Weight, Magazines, and Durability
Weight-wise, there is a slight difference between the two rifle platforms. Various M1A models come in between 7.8-11.6 lbs (without loaded mag), and the AR10 between 7.25-8.19 lbs (without magazine).
As for the magazines, both platforms have magazine-fed operations with a detachable box magazine, but only the AR10 is equipped with a drop magazine. This gives it greater versatility as magazines are interchangeable.
When looking at durability, the majority of M1A parts are based around the battle-proven M14 rifle. This makes it highly robust and ready to perform regardless of the conditions you find yourself in. As for the AR10, the build is also solid and should not let shooters down.
Those shooters who are into customization and aftermarket upgrades will find the AR10 offers far more than the M1A. This is due to the popularity of the AR platform in general. These add-ons are also far cheaper than those available for the M1A.
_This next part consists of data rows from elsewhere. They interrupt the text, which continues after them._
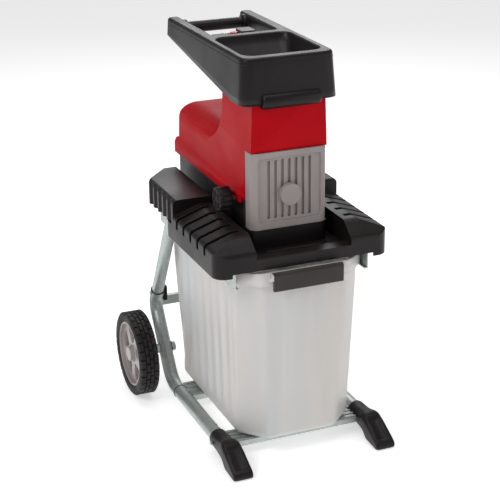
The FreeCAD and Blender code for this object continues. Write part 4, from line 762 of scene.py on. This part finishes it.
def makeKnob():
    low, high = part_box("adjusting_knob")
    face, back, radius = low.x, high.x, (high.z - low.z) / 2
    centre = ((low.y + high.y) / 2, (low.z + high.z) / 2)
    profile = [  # distance from the face, radius, share of the flutes
        (back - face, 0.0085, 0), (back - face - 0.003, 0.0088, 0),
        (back - face - 0.003, radius - 0.004, 0.3),
        (back - face - 0.0045, radius - 0.0015, 0.9), (back - face - 0.006, radius - 0.0004, 1),
        (0.005, radius - 0.0004, 1), (0.002, radius - 0.0015, 0.8), (0.0005, radius - 0.004, 0.35),
        (0.0, radius - 0.006, 0), (0.0004, radius - 0.008, 0), (0.003, radius - 0.009, 0),
        (0.003, 0.0095, 0),
        (0.0012, 0.008, 0), (0.0006, 0.006, 0), (0.0004, 0.0001, 0),
    ]
    build = bmesh.new()
    rings = []
    for inset, r, share in profile:
        ring = []
        for step in range(knobLook["around"]):
            angle = math.tau * step / knobLook["around"]
            scallop = max(0.0, math.cos(angle * knobLook["flutes"])) ** 1.5
            bite = knobLook["fluteDepth"] * share * scallop
            ring.append(spinPoint(centre, face + inset, r - bite, angle))
        rings.append(ring)
    bridgeRings(build, rings, capStart=True)
    finishPiece("adjustingKnob", build, "black_plastic", "knob", ("adjusting_knob",), smoothAngle=40)
    star = bmesh.new()
    for arm in range(knobLook["arms"]):
        turn = Matrix.Rotation(math.tau * (arm + 0.5) / knobLook["arms"], 3, "X")
        outline = [(0.006, -knobLook["armWidth"] / 2), (radius - 0.0085, -knobLook["armWidth"] / 3),
                   (radius - 0.0085, knobLook["armWidth"] / 3), (0.006, knobLook["armWidth"] / 2)]
        rings = []
        for depth, shrink in ((0.0032, 1), (0.0014, 1), (0.0008, 0.6)):
            ring = []
            for out, across in outline:
                spot = turn @ Vector((0, out, across * shrink))
                ring.append(Vector((face + depth, centre[0] + spot.y, centre[1] + spot.z)))
            rings.append(ring)
        bridgeRings(star, rings, capStart=True, capEnd=True)
    finishPiece("knobStar", star, "black_plastic", "knob")


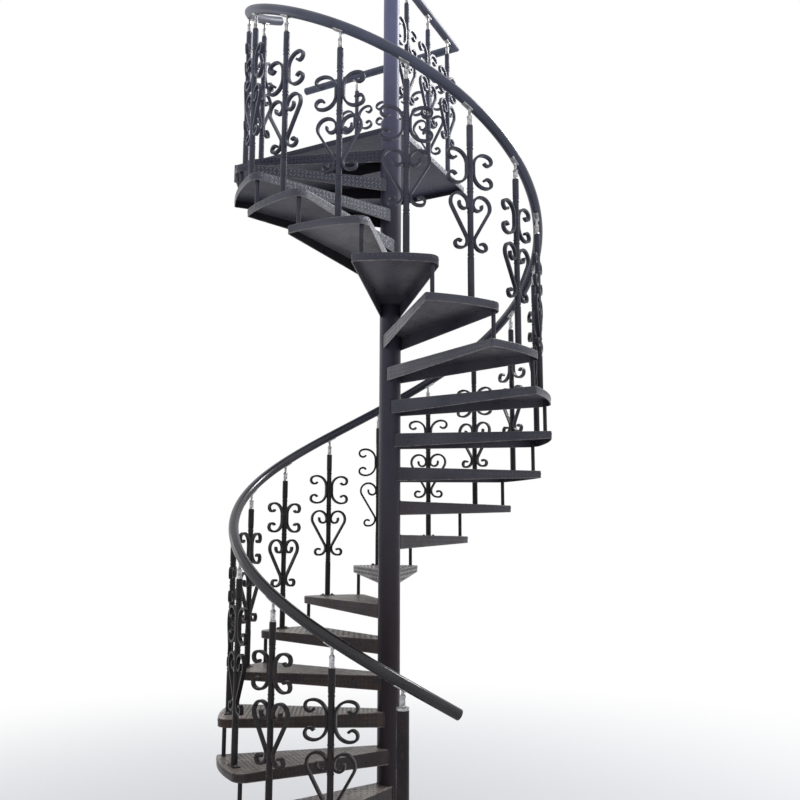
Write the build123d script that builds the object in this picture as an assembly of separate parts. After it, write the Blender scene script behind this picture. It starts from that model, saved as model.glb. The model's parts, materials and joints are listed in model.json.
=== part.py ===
from build123d import *
import math
import os

os.makedirs("parts", exist_ok=True)

# Spiral staircase, in millimetres, Z up, ground at Z 0, pole axis on Z.
# Azimuths are degrees clockwise seen from above, counted from the front (-Y).

# Stair
riser = 175.0
tread_count = 21
turn_per_tread = 22.5
first_azimuth = -7.5
level_count = tread_count + 1
landing_level = riser * level_count

# Column
pole_od = 89.0
pole_wall = 5.0
sleeve_od = 114.0
slip = 0.3
pole_above_rail = 105.0
cap_overhang = 6.0
base_side = 320.0
base_thickness = 12.0
base_hole_spacing = 240.0
base_hole_d = 18.0

# Treads, folded trays of plate
tread_radius = 840.0
tread_half_angle = 13.8
plate = 4.0
lip_at_hub = 74.0
lip_at_rim = 38.0
nose_corner_r = 55.0
rear_corner_r = 12.0
fold_r = 3.5
tread_hub_half = 48.0

# Rods under the noses
rod_d = 20.0
rod_from_rim = 32.0
rod_inset_angle = 2.35

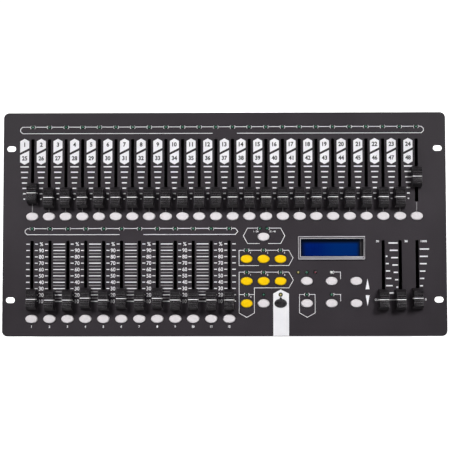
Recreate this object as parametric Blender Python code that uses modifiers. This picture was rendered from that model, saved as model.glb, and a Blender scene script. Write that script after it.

From stock replacement to adding rails and mounts, the AR platform wins hands down. Modifications to the M1A can be carried out, but more time, effort, and investment is required.
Because the AR platform is far more popular than the M1A, it means that basic AR10s are cheaper than the standard M1A. However, going for a mid to top-of-the-range AR10 will easily cost as much and very often more than the M1A.
The AR10 vs. M1A discussion really depends upon what your personal preference is. Experienced shooters looking for a highly durable, powerful, and field-proven rifle will be right at home with the M1A. All of those attributes and more are exactly what the…
On the other hand, those looking for an easy-to-use, highly customizable rifle will benefit from the AR10. It is reliable with a performance to match. A good example of this platform is the very keenly priced…
Still undecided? If you are a committed shooting enthusiast and have the means, save those $ and purchase both!
As always, stay safe and happy shooting.